**Your objective**
Your task is to write out the complete listing exactly as it is shown.

**Data**
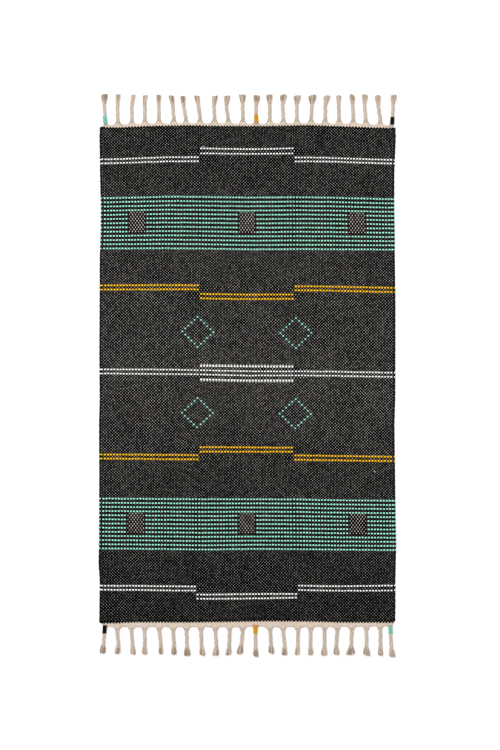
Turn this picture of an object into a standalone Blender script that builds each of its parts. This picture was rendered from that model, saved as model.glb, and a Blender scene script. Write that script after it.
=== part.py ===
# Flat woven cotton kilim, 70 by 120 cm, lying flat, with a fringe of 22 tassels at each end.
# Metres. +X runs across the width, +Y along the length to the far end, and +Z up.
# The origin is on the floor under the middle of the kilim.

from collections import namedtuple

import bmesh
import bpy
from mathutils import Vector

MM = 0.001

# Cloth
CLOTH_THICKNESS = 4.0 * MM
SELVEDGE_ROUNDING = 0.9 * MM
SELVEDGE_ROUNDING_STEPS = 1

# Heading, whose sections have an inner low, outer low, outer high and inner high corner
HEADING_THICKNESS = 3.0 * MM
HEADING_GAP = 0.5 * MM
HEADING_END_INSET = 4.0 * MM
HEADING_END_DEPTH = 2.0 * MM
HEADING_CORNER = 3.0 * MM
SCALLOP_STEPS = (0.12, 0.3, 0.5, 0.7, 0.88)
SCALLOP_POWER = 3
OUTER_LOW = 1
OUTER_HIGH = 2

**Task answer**
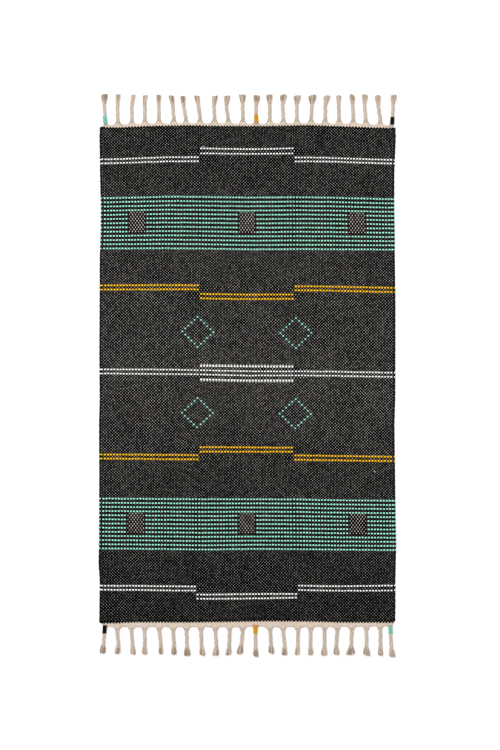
Turn this picture of an object into a standalone Blender script that builds each of its parts. This picture was rendered from that model, saved as model.glb, and a Blender scene script. Write that script after it.
=== part.py ===
# Flat woven cotton kilim, 70 by 120 cm, lying flat, with a fringe of 22 tassels at each end.
# Metres. +X runs across the width, +Y along the length to the far end, and +Z up.
# The origin is on the floor under the middle of the kilim.

from collections import namedtuple

import bmesh
import bpy
from mathutils import Vector

MM = 0.001

# Cloth
CLOTH_THICKNESS = 4.0 * MM
SELVEDGE_ROUNDING = 0.9 * MM
SELVEDGE_ROUNDING_STEPS = 1

# Heading, whose sections have an inner low, outer low, outer high and inner high corner
HEADING_THICKNESS = 3.0 * MM
HEADING_GAP = 0.5 * MM
HEADING_END_INSET = 4.0 * MM
HEADING_END_DEPTH = 2.0 * MM
HEADING_CORNER = 3.0 * MM
SCALLOP_STEPS = (0.12, 0.3, 0.5, 0.7, 0.88)
SCALLOP_POWER = 3
OUTER_LOW = 1
OUTER_HIGH = 2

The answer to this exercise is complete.